Willetts stressed that the government has a clear understanding of areas for investment, preventing “eccentric of lop-sided decisions”.
Quoting economist Alfred Marshall from 1919, Willetts warned of the danger of expertise being exported abroad unless opportunities were harnessed in the UK. He said: “The small band of British scientific men have made revolutionary discoveries in science; but yet the chief fruits of their work have been reaped by business in Germany and other countries where industry and science have been in close touch with one another.”
This echoes the warning of low carbon industry experts that the UK could loose out – exporting expertise rather than products – if the government backs away from technologies such as solar and wind power.
Willetts once again highlighted nuclear, and its importance when looking to the future.

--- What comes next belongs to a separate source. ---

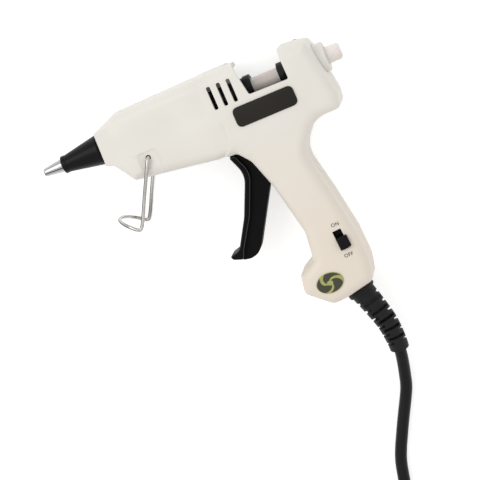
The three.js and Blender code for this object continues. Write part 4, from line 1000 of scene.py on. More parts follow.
@dataclass
class Housing(Assembly):
    """The moulded housing in two halves, with its window, vents, holes and screw posts."""

    front: float = 26.3
    length: float = 101.6
    height: float = 109.0
    half_width: float = 14.0
    barrel_half_width: float = 11.8
    nose_half_width: float = 8.4
    wall: float = 1.8
    edge: float = 4.6
    parting: float = 0.3
    relief_bore: float = 4.7
    keeper_room: float = 6.3
    neck_from: float = -2.1
    widening_cuts: tuple[int, int] = (19, 8)
    flare: Pair = (0.125, 0.063)
    flare_drop: float = 9.0
    past: float = 18.0
    window_lead: float = 4.4
    trigger_half: float = 5.0
    stand_hole: float = 1.1
    stand_boss: Pair = (2.4, 8.6)
    pad_low: Pair = (-4.7, -5.0)
    pad_high: Pair = (4.7, 2.9)
    pad_steps: Line = ((0.7, -0.42), (0.15, -0.12), (0.0, 0.1), (0.0, 6.2))
    pin_hole: float = 1.75
    pin_end: float = 11.9
    pin_boss: Pair = (3.2, 9.8)
    post: float = 2.9
    posts_end: float = 17.0
    pilot: float = 1.4
    pilot_spare: float = 0.6
    counterbore: float = 2.6
    counterbore_depth: float = 1.8
    sunk: float = 1.4
    head_height: float = 1.5
    shank: float = 17.0
    vents: int = 3
    vent_pitch: float = 4.4
    vent_half: Pair = (0.9, 5.1)
    vents_from: float = 4.0
    switch_half: Pair = (1.95, 4.4)
    switch_from: float = 9.0
    switch_turn: float = 3.4
    clamp_back: float = 12.0
    clamp_reach: float = 4.9
    clamp_post: float = 1.8
    clamp_span: Pair = (-13.1, 2.6)
    inmost: float = 0.1
    room_end: float = 20.0
    pilot_sides: int = 24
    post_sides: int = 32
    switch_corner: float = 0.35
    pad_corner: float = 2.0
    widening_rows: Pair = (-12.0, 2.0)
    relief_steps: tuple[float, ...] = (-2.5, -0.1, 0.1, 4.1)
    barrel_shares: Outline = (
        (0.004, -0.058, 0.01), (0.037, -0.069, 0.015), (0.094, -0.152, 0.03),
        (0.45, -0.2, 0.008), (0.56, -0.199, 0.01), (0.56, 0.115, 0.01),
        (0.45, 0.1168, 0.01), (0.104, 0.111, 0.03), (0.052, 0.09, 0.02), (0.008, 0.075, 0.012),
    )
    body_shares: Outline = (
        (0.472, -0.2045, 0.02), (0.527, -0.2055, 0.025), (0.569, -0.254, 0.08),
        (0.612, -0.376, 0.12), (0.656, -0.582, 0.1), (0.642, -0.693, 0.03),
        (0.567, -0.73, 0.025), (0.5535, -0.804, 0.035), (0.649, -0.8825, 0.05),
        (0.707, -0.879, 0.01), (0.838, -0.853, 0.035), (0.8555, -0.775, 0.06),
        (0.8515, -0.66, 0.12), (0.823, -0.49, 0.2), (0.782, -0.3, 0.12), (0.875, -0.195, 0.12),
        (0.997, -0.195, 0.045), (1.004, -0.137, 0.04), (0.992, -0.06, 0.01),
        (0.971, 0.06, 0.01), (0.96, 0.088, 0.025), (0.895, 0.0985, 0.04), (0.66, 0.1185, 0.02),
        (0.47, 0.1185, 0.012), (0.4655, 0.02, 0.06), (0.47, -0.045, 0.06), (0.497, -0.085, 0.06),
    )
    taper_shares: Line = (
        (-0.03, -0.1), (0.0, 0.14), (0.03, 0.37), (0.06, 0.58), (0.09, 0.78), (0.12, 0.9),
        (0.16, 1.0), (0.25, 1.05), (1.1, 1.2),
    )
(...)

He said: “Continuing to keep our country open to leading scientists who wish to work here and making a big contribution to global science projects such as managing the Square Kilometer Array and the key role of scientists in CERN and in JET and ITER project for nuclear fusion.”
While placing a lot of emphasis on the role of science, he also warned of the danger of neglecting research in other areas, including social sciences and the arts.
“This broad research base emphatically includes the arts, humanities and social sciences. They are all part of the science and research ring fence,” he said. “Increasingly for example research in the physical sciences is linked to human behaviour – not just designing a low carbon vehicle but understanding what makes people choose to drive it – or not.”
The UK invests £3 billion annually in academic work through Research Councils UK (RCUK), which combines the UK’s seven Research Councils covering science and the arts.